In EOS right now block producers are trading their pay for votes so that they might achieve a higher bp ranking. This is welcomed by some community members seeking passive returns on their token holdings. But sacrificing block producer pay to buy votes means that there is less money to maintain and upgrade vital network infrastructure. Moreover standby block producers do not need to demonstrate their ability to produce blocks in order to receive standby rewards. Only once they are elevated into the top 21 are standby nodes required to show that they are capable of producing blocks for the network.

Eos by default uses approval voting whereby each token can vote for up to thirty producers. Approval voting incrrases the risk of cartel formation when voter kickbacks are allowed. Voting pools have gradually emerged that appear to control multiple nodes. These pools can offer the highest rewards and have been consolidating their control over the network while many independent producers are being relegated to ever lower ranks.

With these dynamics in play block producers and the tokens supporting them are incentivized to squeeze production costs in order to offer greater voter returns - regardless of the damage that such game theory appears to be doing to the token price itself. Some voter kickbacks already pay returns higher than the inflation rate paid for block production itself! Go figure. Consequently there is justifiable concern that some nodes may be tempted to share hosting infractructure or that some paid standby nodes may have no infrastructure backing their candidacy at all. Incentives could lead to a race to the bottom.

Here then is a proposal that hopes to address these concerns.

Requirement

  • Provide a mechanism to test that all block producer nodes and paid block producer standby candidates are running independent server infrastructure
  • The mechanism should not add any overhead or costs to honest block producers
  • The mechanism should not compromise the security of the chain or affect its normal operation

Solution

It is proposed that an extensible architecture be built to periodically and in a synchronised way challenge random sets of standby block producers to provide objective proofs regarding their hosting infrastructure.

The architecture offered provides only for the scheduling of the challenges and the recording the results. It leaves open the question of what remedial action should be taken in the evet of a producer being found to be in violation of the block producer agreement.

Rotate In/Rotate Out

One way to test for block producer readiness that is currently being advocated for is to randomly select a standby producer and rotate that producer into a producing role for some number of rounds. While this would prove that the candidate does indeed have an operational server backing it, it does not prove that their server is hosted on independent infrastructure.

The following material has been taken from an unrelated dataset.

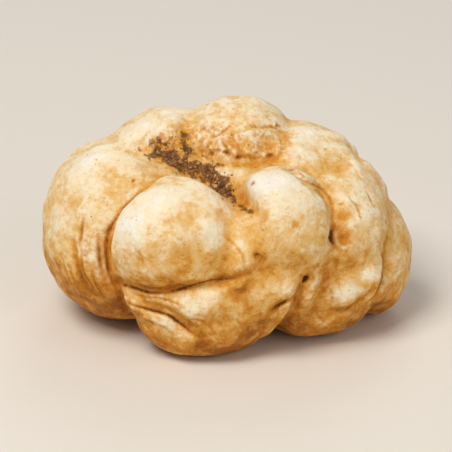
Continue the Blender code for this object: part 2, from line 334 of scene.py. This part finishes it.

The solution below builds on this in the reverse sense. It will be useful to periodically rotate producing nodes out of the top 21 so that they can be included in the proofs of independent infrastructure described.

Challenge Contracts

Challenges are defined under a common interface and implemented as wasm code. The challenge is distributed via the code property associated with a standard Eos account. They can be included in the challenge schedule by being activated as such by an agreed procedure - perhaps by a 15/21 block producer multi-signature should the chain's governance not have been captured already by a cartel:)

The wasm interface has a simple entry point and is provided context and state data sufficient to run the challenge. Challenges will be srictly time bound and have a maximum possible duration.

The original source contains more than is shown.